— Start of Exercise data —

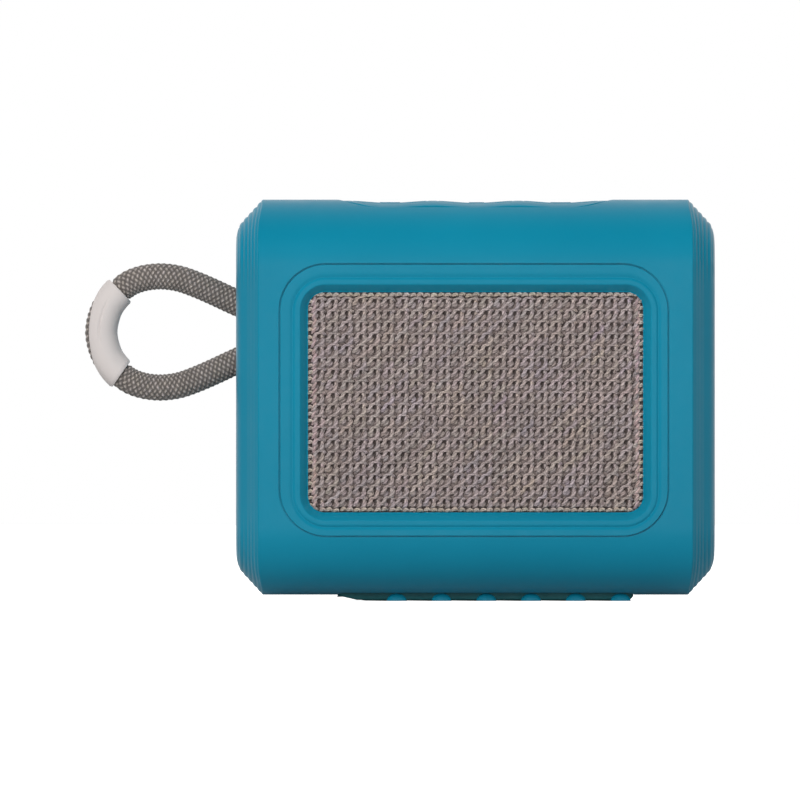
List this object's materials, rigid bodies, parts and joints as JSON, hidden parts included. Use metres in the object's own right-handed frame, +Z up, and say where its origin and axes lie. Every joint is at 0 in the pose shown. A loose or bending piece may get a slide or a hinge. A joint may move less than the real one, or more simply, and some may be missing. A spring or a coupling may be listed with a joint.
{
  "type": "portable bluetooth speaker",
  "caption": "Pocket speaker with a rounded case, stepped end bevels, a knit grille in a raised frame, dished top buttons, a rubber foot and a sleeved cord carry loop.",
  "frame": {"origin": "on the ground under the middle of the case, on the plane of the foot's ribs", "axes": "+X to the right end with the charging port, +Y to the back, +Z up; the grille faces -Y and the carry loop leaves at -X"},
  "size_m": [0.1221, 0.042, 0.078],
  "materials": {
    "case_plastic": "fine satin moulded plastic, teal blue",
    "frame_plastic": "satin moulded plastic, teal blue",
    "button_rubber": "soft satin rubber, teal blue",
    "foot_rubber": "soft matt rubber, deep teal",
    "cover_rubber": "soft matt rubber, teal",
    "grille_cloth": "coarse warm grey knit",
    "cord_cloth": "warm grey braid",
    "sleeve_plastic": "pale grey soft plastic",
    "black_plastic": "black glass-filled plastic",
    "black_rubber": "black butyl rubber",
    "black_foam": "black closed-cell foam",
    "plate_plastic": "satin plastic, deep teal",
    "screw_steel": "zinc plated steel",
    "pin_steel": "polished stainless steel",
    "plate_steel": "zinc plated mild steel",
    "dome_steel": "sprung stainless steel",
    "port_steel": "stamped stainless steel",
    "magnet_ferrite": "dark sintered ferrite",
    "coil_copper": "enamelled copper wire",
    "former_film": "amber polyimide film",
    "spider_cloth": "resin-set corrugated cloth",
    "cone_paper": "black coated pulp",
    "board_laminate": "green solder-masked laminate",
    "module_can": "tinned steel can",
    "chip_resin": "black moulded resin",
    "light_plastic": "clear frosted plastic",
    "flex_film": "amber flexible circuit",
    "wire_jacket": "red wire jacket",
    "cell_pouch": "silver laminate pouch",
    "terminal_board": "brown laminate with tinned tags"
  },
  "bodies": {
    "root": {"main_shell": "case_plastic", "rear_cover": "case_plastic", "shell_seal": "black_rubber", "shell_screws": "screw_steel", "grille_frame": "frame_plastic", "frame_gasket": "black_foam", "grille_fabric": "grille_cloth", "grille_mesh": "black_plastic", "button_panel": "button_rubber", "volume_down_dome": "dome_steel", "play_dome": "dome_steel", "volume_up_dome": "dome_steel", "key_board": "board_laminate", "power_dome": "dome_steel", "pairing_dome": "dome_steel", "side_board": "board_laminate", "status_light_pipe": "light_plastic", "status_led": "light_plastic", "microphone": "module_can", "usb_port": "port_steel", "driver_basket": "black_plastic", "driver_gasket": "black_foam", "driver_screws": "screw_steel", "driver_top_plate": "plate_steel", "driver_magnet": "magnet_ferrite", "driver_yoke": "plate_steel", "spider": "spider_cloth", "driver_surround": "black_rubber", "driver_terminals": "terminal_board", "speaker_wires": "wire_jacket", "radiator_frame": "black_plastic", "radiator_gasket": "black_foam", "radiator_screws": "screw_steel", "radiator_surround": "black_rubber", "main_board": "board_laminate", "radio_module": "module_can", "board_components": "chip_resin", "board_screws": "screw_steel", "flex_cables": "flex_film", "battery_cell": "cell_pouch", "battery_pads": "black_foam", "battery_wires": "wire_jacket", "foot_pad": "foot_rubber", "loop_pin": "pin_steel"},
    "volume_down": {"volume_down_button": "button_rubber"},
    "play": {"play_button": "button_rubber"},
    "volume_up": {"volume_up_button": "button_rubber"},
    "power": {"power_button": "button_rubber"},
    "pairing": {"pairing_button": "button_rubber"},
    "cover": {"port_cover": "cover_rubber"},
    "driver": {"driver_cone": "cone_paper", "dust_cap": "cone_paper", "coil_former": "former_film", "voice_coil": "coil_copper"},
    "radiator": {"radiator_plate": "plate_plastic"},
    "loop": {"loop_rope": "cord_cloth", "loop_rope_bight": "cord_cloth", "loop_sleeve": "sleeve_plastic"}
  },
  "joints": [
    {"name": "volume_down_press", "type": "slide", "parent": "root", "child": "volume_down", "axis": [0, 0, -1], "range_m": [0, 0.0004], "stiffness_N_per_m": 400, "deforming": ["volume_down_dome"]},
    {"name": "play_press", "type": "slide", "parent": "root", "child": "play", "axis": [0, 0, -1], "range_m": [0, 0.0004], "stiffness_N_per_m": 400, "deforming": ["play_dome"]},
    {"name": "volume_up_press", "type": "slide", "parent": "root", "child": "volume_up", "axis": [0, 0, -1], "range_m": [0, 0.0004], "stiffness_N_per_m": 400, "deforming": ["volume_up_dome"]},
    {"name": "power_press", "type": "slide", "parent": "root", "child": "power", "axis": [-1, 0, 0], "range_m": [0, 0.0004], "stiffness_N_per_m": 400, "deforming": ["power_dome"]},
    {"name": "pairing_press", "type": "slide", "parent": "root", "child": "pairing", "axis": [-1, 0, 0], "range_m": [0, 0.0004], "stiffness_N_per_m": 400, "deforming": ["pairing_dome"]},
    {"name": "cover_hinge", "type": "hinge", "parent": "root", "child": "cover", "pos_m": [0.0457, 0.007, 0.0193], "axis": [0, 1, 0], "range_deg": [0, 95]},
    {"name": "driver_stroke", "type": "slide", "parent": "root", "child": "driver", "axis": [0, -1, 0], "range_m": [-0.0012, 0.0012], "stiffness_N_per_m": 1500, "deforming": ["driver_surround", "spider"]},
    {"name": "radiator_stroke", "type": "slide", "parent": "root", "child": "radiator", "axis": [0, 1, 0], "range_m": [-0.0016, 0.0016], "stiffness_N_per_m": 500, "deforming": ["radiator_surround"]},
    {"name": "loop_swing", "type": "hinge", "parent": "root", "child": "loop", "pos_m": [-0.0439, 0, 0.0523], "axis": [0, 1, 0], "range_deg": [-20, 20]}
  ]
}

— End of Exercise data —
— Start of Exercise data —

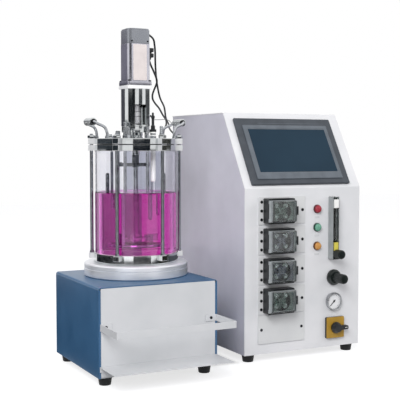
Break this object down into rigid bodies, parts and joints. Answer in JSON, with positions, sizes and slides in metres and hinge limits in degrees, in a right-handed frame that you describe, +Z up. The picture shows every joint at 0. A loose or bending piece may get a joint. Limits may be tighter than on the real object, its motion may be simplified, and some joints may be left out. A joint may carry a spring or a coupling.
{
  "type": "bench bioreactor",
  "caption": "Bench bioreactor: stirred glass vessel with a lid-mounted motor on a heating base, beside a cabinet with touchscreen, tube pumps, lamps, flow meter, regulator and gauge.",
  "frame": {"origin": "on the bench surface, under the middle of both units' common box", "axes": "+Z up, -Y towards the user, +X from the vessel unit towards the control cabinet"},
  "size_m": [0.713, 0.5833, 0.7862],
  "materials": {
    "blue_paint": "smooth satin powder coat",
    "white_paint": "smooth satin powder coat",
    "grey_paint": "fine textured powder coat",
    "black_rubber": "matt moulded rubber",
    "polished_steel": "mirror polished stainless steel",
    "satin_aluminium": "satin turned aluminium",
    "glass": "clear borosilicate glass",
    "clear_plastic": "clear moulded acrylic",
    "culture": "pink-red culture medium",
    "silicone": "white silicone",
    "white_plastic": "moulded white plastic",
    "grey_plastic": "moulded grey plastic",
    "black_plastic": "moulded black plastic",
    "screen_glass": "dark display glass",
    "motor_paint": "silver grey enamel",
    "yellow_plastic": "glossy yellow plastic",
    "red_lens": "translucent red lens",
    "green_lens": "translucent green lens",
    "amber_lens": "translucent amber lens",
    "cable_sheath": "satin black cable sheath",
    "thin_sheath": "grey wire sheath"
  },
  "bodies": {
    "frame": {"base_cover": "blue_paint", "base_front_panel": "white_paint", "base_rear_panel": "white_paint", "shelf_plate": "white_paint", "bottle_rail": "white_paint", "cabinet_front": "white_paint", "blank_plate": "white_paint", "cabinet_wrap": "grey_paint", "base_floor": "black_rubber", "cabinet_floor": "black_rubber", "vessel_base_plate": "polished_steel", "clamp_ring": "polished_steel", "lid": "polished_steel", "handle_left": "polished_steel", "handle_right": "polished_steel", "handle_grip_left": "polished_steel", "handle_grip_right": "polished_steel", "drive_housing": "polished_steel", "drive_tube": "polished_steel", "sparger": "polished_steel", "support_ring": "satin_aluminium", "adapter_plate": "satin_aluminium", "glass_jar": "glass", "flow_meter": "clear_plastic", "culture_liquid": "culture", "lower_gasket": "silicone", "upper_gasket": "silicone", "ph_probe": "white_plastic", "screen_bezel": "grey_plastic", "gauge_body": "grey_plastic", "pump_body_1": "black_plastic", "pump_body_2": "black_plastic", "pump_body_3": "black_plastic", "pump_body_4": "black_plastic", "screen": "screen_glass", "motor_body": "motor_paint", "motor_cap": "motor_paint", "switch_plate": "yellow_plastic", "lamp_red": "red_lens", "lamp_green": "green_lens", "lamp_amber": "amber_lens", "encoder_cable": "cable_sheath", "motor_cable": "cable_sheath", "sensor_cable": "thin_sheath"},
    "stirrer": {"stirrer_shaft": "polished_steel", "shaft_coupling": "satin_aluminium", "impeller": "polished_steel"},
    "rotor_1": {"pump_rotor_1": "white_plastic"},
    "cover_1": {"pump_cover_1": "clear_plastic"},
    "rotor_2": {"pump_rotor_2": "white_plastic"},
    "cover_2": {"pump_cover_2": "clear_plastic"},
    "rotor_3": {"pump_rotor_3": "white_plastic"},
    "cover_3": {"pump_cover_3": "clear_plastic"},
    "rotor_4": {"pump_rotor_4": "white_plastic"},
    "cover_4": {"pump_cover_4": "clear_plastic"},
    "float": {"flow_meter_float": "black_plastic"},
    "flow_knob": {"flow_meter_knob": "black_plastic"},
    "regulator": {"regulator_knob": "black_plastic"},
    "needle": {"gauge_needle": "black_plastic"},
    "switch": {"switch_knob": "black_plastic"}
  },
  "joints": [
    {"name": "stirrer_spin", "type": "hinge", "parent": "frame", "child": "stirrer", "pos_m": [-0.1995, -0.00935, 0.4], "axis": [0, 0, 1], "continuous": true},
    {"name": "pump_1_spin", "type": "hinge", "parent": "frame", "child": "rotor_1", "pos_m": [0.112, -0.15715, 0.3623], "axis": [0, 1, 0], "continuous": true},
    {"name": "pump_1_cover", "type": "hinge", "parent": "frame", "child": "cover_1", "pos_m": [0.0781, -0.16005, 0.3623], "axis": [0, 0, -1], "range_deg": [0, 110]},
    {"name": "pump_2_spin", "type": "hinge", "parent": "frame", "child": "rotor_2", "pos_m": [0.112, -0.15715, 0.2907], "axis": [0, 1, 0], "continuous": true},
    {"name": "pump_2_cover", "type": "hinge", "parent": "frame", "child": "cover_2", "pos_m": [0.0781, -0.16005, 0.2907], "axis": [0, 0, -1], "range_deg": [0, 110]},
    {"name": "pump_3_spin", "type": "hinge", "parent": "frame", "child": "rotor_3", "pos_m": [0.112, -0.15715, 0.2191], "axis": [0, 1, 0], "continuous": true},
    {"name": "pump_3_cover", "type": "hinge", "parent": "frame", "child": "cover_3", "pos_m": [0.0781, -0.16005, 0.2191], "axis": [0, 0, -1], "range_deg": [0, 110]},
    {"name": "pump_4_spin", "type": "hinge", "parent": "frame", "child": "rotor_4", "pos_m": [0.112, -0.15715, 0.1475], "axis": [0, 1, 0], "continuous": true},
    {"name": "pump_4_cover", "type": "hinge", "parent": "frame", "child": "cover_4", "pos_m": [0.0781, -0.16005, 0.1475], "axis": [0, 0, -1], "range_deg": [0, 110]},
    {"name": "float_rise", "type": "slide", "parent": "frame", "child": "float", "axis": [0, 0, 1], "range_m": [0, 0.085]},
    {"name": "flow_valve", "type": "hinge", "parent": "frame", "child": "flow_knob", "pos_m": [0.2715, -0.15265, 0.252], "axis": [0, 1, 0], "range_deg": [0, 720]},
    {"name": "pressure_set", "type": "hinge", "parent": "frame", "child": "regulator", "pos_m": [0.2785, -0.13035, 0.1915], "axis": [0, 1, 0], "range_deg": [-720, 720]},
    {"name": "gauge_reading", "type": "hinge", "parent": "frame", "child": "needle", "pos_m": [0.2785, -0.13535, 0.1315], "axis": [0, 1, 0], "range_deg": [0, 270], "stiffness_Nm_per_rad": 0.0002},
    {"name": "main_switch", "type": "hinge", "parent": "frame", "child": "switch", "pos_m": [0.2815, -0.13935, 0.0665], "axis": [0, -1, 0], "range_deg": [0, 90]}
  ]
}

— End of Exercise data —

# Your objective
Find and count the lines of the data that include the string "origin", and report that figure by itself.

# Solution to this task
3